Vertex relocation: a feature-preserved terrain rendering method for pervasive computing environments

Recent days, real-time 3D visualization is widely required for pervasive games. Despite the use of level-of-detail techniques, the real-time rendering of massive terrain datasets exceeds the capability of today's graphics hardware. So, to visualize the realistic terrain on various devices, the oversimplification of datasets is required. The oversimplification reduces computing and data transmission time. Owing to the oversimplification, however, artifacts such as geo-popping may appear in rugged regions, particularly when low level-of-detail is involved. Geo-popping is undesirable visual effect that occurs when the transition of a 3D object to a different level of detail is performed. To reduce such artifacts, we propose a novel mesh simplification method by concentrating on the vertices of regular grids in a rugged area using the concept of attraction and elastic forces.
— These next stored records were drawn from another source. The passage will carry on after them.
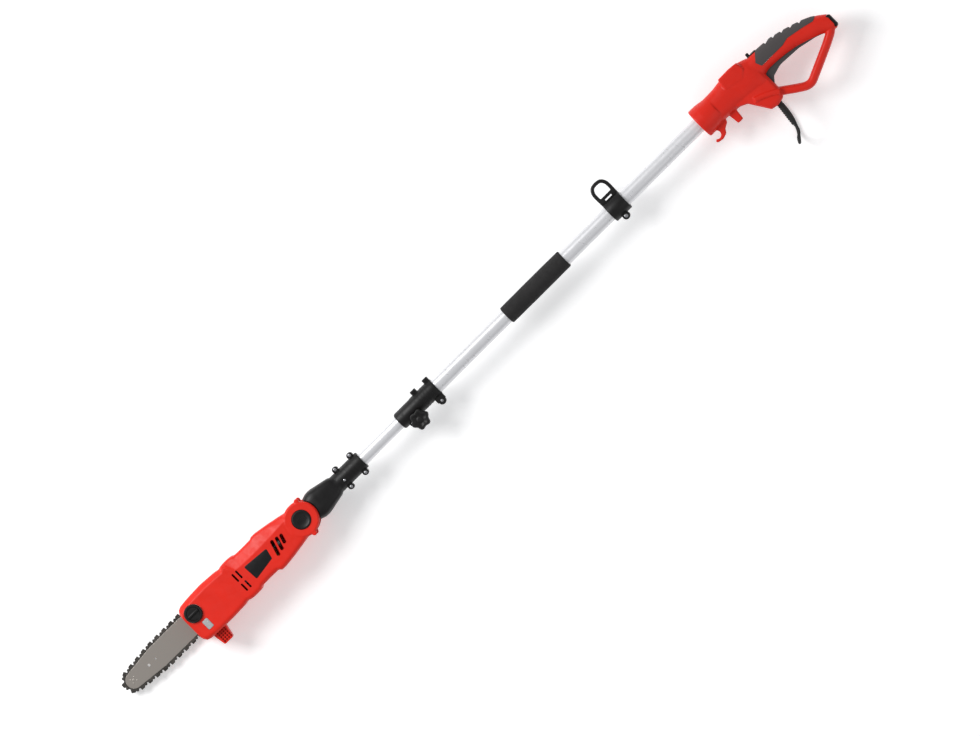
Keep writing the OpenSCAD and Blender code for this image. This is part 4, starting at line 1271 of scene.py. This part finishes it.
@dataclass
class Neck:
    """Black neck between the tilt joint and the inner tube."""

    end: float = 167.0
    barrel: float = 19.5
    fork: float = 38.2
    tongue: float = 33.0
    ears: tuple[Spot, ...] = ((115, 23.5), (155, 23.5), (115, -23.5), (155, -23.5))

    def form(self) -> bpy.types.Object:
        """Closed outer form: faceted cone, barrel, ears and the tongue of the joint.

        Returns:
            The form.
        """
        rows = [
            (20, 24, 24), (27, 27, 26), (38, 30.6, 29), (46, 31, 29.5), (52, 30.4, 29), (70, 26.5, 26),
            (89, 22.6, 22.6), (93, 21, 21), (95, self.barrel, self.barrel)
        ]
        body = loft("neck_form", [loop_x(x, 0, AXIS_Z, hy, hz, 3.6, 48) for x, hy, hz in rows] + [
            loop_x(x, 0, AXIS_Z, r, r, 2, 48) for x,
            r in ((100, 19.5), (self.end - 2, 19.5), (self.end - 0.6, 19.2), (self.end, 18.4))
        ])
        boolean(body, [drill(0, 0, AXIS_Z - 60, AXIS_Z + 60, self.fork, 64)])
        ears = []
        for x, y in self.ears:
            sign = 1 if y > 0 else -1
            ears.append(
                lathe_z(
                    "ear", x, y - sign * 1.2,
                    [(AXIS_Z - 10.5, 5.6), (AXIS_Z - 9.5, 6.6), (AXIS_Z + 9, 6.6), (AXIS_Z + 10, 5.6)], 28
                )
            )
            ears.append(
                box(
                    "ear_root", (x - 5.5, min(y - sign * 12, y), AXIS_Z - 8.5),
                    (x + 5.5, max(y - sign * 12, y), AXIS_Z + 8.5), 1
                )
            )
        tongue = lathe_z(
            "tongue", 0, 0,
            [
                (AXIS_Z - 21.5, 32), (AXIS_Z - 20.6, self.tongue), (AXIS_Z + 20.6, self.tongue),
                (AXIS_Z + 21.5, 32)
            ],
            64
        )
        link = box("link", (18, -24, AXIS_Z - 18), (44, 24, AXIS_Z + 18), 2)
        return boolean(body, [tongue, link, *ears], "UNION")

    def build(self) -> None:
        """Parts the neck into two closed halves and adds its screws."""
        form = self.form()
        bores = [
            bore(97, self.end + 5, 14.05),
            bore(34, 110, 9),
            drill(0, 0, AXIS_Z + 5, AXIS_Z + 60, 19.7, 64),
            drill(0, 0, AXIS_Z - 60, AXIS_Z + 60, 4.1, 24),
        ]
        boolean(form, bores)
        for i in range(7):
            x = 104 + 8.4 * i
            ring = bore(x, x + 1.0, 25)
            boolean(ring, [bore(x - 1, x + 2, self.barrel - 0.35)])
            boolean(form, [ring])
        for half, name in ((Half.NEAR, "neck_shell_near"), (Half.FAR, "neck_shell_far")):
            piece = copy_of(form, f"{name}_skin")
            away = AXIS_Z - half.value * 60
            edge = AXIS_Z + half.value * 0.12
            boolean(piece, [box("other_side", (-60, -60, min(away, edge)), (260, 60, max(away, edge)))])
            for x, y in self.ears:
                well = (AXIS_Z + 7.2, AXIS_Z + 30) if half is Half.NEAR else (AXIS_Z - 30, AXIS_Z - 8.2)
                boolean(piece, [lathe_z("well", x, y, [(well[0], 3.9), (well[1], 3.9)], 20)])
            smooth(piece, 24)
            dress(piece, BLACK, "black_plastic", "lower_pole", name)
        bpy.data.objects.remove(form)
        screws("neck_screw_set", list(self.ears), AXIS_Z + 9.4, "lower_pole", "neck_screws", 3.5)
        dress(
            tidy(screw_at("tube_screw", 115, -5, AXIS_Z + self.barrel + 0.6, 2.6, 2)), ZINC, "zinc_steel",
            "lower_pole"
        )


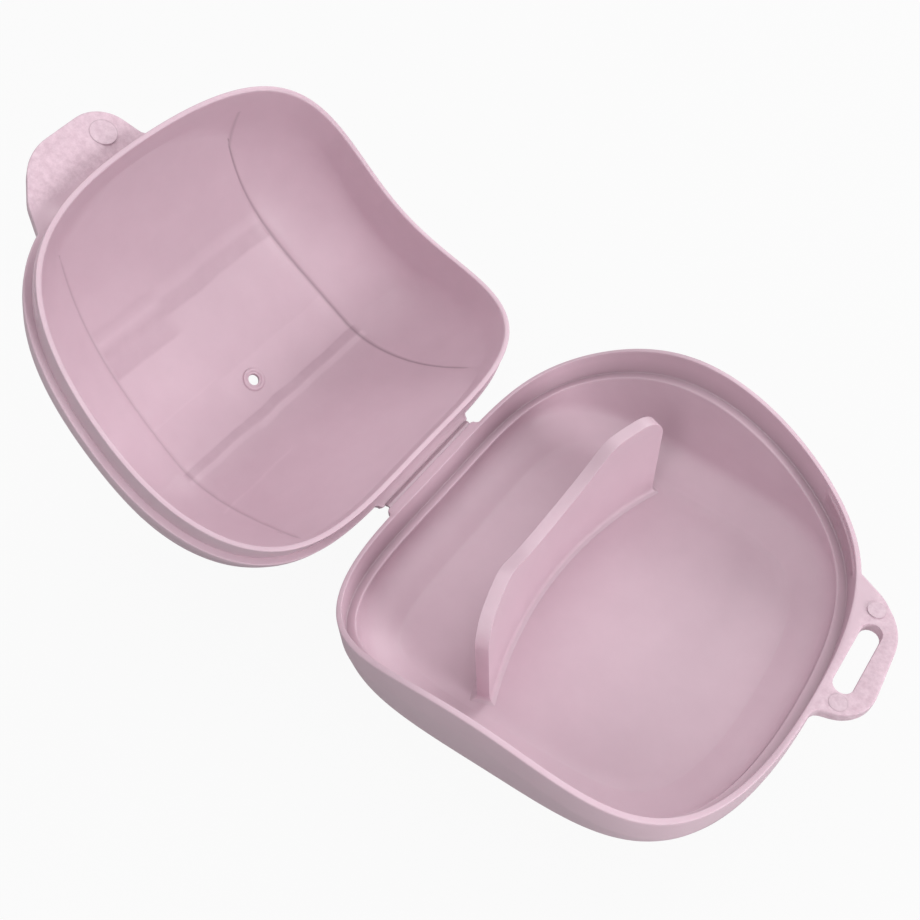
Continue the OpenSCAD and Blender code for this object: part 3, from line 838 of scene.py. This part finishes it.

Each sampling point of the terrain data may pull on adjacent vertices with an attraction force that corresponds to its predicted surface roughness. However, strong attraction forces may cause a geometrical twisting or overlapping problems. To solve these problems, we apply an elastic force to a vertex and its neighbors. This makes each vertex push its neighbors away when they are too close. Computing the displacement of each vertex using attraction and elastic forces provides a fine-mesh terrain representation in rough areas, and a coarse-mesh representation in smooth areas. As a result, our method efficiently visualizes more accurate terrain scenes by reducing the number of geo-popping that mainly appear in rugged areas.